Biden’s advisors, and likely cabinet picks, also appear to be unsparing on China’s behavior in the region.

Antony Blinken, the chief foreign policy advisor to Biden during his campaign and a likely pick for a top role in the administration, called China “arguably the biggest challenge we face from another nation-state – economically, technologically, militarily, even diplomatically,” when interviewed by CBS News’ Intelligence Matters program in September, and said that the U.S. needed a coalition of countries behind it to approach China from a “position of strength.”

Michele Flournoy, widely thought to be the top candidate for Biden’s secretary of defense, has opined in stark terms on how to counter China’s military build-up.

“If the U.S. military had the capability to credibly threaten to sink all of China’s military vessels, submarines, and merchant ships in the South China Sea within 72 hours, Chinese leaders might think twice before, say, launching a blockade or invasion of Taiwan,” she wrote in her own article in Foreign Affairs back in June.

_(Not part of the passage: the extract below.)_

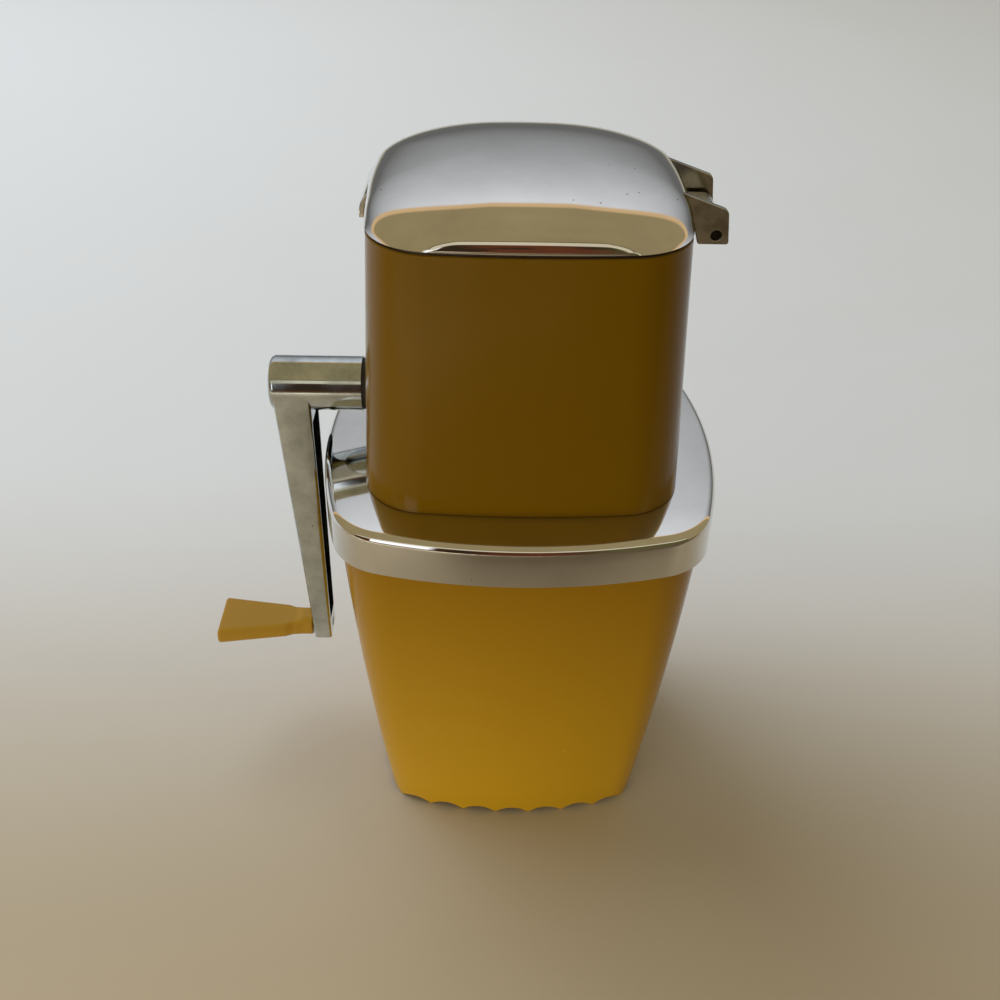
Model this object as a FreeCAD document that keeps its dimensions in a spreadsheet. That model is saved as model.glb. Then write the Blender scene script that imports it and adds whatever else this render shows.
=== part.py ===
import FreeCAD, Part
import math
import os
import re
import Sketcher

# Hand crank ice crusher: a tapered cup under a lift-off head with a chromed collar,
# a housing, a hinged dome lid and a side crank that turns a row of ice breakers.
# Frame: millimetres, +Z up, origin at the centre of the plane that the cup stands on.
# -X is the crank side, +X the hinge side.

SIZES = {
    # Cup
    "cup_height": 132.6,
    "cup_foot_half": 47.0,
    "cup_foot_bow": 170.0,
    "cup_foot_corner": 14.0,
    "cup_heel": 8.0,
    "cup_tuck": 3.6,
    "cup_bulge": 1.5,
    "cup_rim_half": 63.3,
    "cup_rim_bow": 202.0,
    "cup_rim_corner": 22.5,
    "cup_wall": 2.4,
    "cup_lip_bevel": 0.6,
    "foot_depth": 5.0,
    "floor_thickness": 2.5,
    "foot_ring_half": 36.0,
    "foot_ring_wide": 2.2,
    "arch_count": 28,
    "arch_rise": 2.7,
    "arch_land": 0.8,
    # Collar
    "seat_gap": 0.2,
    "collar_half": 66.3,
    "collar_bow": 175.0,
    "collar_corner": 21.0,
    "collar_wall": 2.2,
    "collar_height": 16.3,
    "deck_thickness": 5.6,
    "lip_round": 3.0,
    "rib_height": 4.0,
    "rib_thickness": 2.0,
    "rib_gap": 0.6,
    # Housing
    "housing_height": 83.8,
    "housing_base_half": 51.5,
    "housing_top_half": 48.0,
    "housing_bow": 350.0,
    "housing_corner": 20.0,
    "housing_wall": 2.0,
    "housing_hole_gap": 0.5,
    # Lid
    "lid_gap": 0.2,
    "lid_overhang": 0.4,
    "lid_height": 15.0,
    "lid_fullness": 1.9,
    "lid_wall": 1.8,
    "lid_rounding": 0.3,
    "lid_crown_bow": 1.08,
    "lid_crown_corner": 0.9,
    "tab_half_width": 11.5,
    "tab_thickness": 1.5,
    "tab_drop": 4.3,
    "tab_stand_off": 0.35,
    "tab_rise": 5.9,
    "tab_brow": 2.4,
    "tab_reach": 3.8,
    "tab_lean": 0.15,
    "tab_bend_drop": 0.7,
    "tab_step": 0.45,
    "tab_round": 7.0,
    "lug_spacing": 29.8,
    "lug_thickness": 2.0,
    "lug_reach": 4.1,
    "lug_drop": 2.8,
    "lug_shoulder": 7.7,
    "lug_root": 6.9,
    "lug_root_reach": 5.4,
    "lug_slant": 1.1,
    "lug_round": 2.2,
    "pin_stand_off": 7.9,
    "pin_drop": 6.5,
    "pin_radius": 1.6,
    "pin_gap": 0.05,
    "pin_recess": 0.7,
    # Hinge bracket
    "bracket_half_width": 12.0,
    "bracket_plate": 1.3,
    "bracket_height": 15.0,
    "knuckle_wall": 1.5,
    "rivet_radius": 1.5,
    "rivet_head_radius": 2.7,
    "rivet_head": 1.1,
    "rivet_head_round": 0.75,
    "rivet_tail_radius": 2.2,
    "rivet_tail": 0.8,
    "rivet_spacing": 14.0,
    "rivet_drop": 9.0,
    "rivet_gap": 0.15,
    # Hopper
    "hopper_wall": 1.5,
    "hopper_flange": 0.8,
    "hopper_inset": 0.7,
    "hopper_clearance": 0.8,
    "hopper_throat_lip": 1.6,
    # Crusher frame
    "chamber_half": 35.0,
    "frame_height": 43.6,
    "frame_wall": 3.0,
    "frame_corner": 2.0,
    "flange_reach": 9.0,
    "flange_thickness": 3.0,
    "boss_radius": 11.0,
    "boss_gap": 1.4,
    "rear_boss_length": 8.0,
    "screw_radius": 2.0,
    "screw_gap": 0.1,
    "screw_head_radius": 3.6,
    "screw_head": 2.0,
    "screw_inset": 4.6,
    # Rotor
    "shaft_rise": 17.8,
    "square_side": 8.0,
    "square_gap": 0.05,
    "front_journal": 6.0,
    "rear_journal": 3.8,
    "running_gap": 0.06,
    "bush_wall": 2.0,
    "bush_flange": 1.2,
    "bush_flange_reach": 2.2,
    "press_gap": 0.02,
    "bush_proud": 0.55,
    "breaker_count": 5,
    "breaker_pitch": 12.0,
    "breaker_thickness": 4.0,
    "breaker_tip": 22.0,
    "breaker_shoulder": 20.2,
    "breaker_eye": 9.0,
    "breaker_root": 4.6,
    "breaker_point": 1.3,
    "finger_count": 3,
    "spacer_radius": 8.0,
    "end_play": 0.2,
    "clip_thickness": 0.9,
    "clip_reach": 2.4,
    "groove_depth": 0.8,
    "shaft_tail": 1.6,
    # Combs
    "comb_bar": 4.0,
    "comb_bar_height": 14.0,
    "tip_clearance": 1.0,
    "comb_eye_gap": 1.4,
    "fine_tooth": 5.6,
    "coarse_tooth": 3.4,
    "tooth_root": 5.5,
    "tooth_tip": 1.6,
    "comb_screw_spacing": 36.0,
    # Crank
    "washer_thickness": 1.5,
    "washer_gap": 0.15,
    "washer_radius": 8.6,
    "hub_radius": 9.2,
    "hub_length": 30.9,
    "hub_round": 1.8,
    "hub_end_wall": 6.5,
    "screw_bore_depth": 12.0,
    "crank_screw_radius": 2.2,
    "crank_screw_head": 4.3,
    "crank_head_height": 2.2,
    "crank_head_recess": 3.0,
    "arm_length": 109.4,
    "arm_top_depth": 12.6,
    "arm_foot_depth": 6.4,
    "arm_top_half": 9.1,
    "arm_foot_half": 6.3,
    "arm_wall": 1.8,
    "arm_round": 1.0,
    "arm_foot_edge": 0.6,
    "arm_stand_off": 1.2,
    "channel_top": 11.5,
    "channel_foot": 8.5,
    "crank_radius": 105.8,
    # Grip
    "grip_length": 35.6,
    "grip_gap": 0.3,
    "grip_end_half": 11.2,
    "grip_end_thick": 6.2,
    "grip_end_round": 1.2,
    "grip_shoulder": 11.0,
    "grip_shoulder_half": 7.4,
    "grip_shoulder_thick": 6.0,
    "grip_neck": 3.6,
    "grip_neck_half": 5.4,
    "grip_neck_thick": 7.8,
    "grip_neck_round": 3.4,
    "grip_round": 2.4,
    "grip_pin_radius": 1.7,
    "grip_pin_depth": 27.0,
    "grip_pin_head": 2.7,
    "grip_pin_head_height": 1.4,
    "grip_pin_short": 0.4,
}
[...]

Another sign that a Biden administration might carry forward Trump policy toward the region is that when he held a post-election call Australian Prime Minister Scott Morrison, his transition team issued a statement saying that Biden looks forward to cooperating on “maintaining a secure and prosperous Indo-Pacific region.”

The term “Indo-Pacific” was embraced by the Trump administration and became the foundation for the “Free and Open Indo-Pacific” concept that has provided much of the rationale for its approach toward the South China Sea and its criticism of China’s behavior there.

Biden’s usage of the phrase may be a sign that while many parts of his foreign policy will differ from that of his predecessor, some things will stay the same.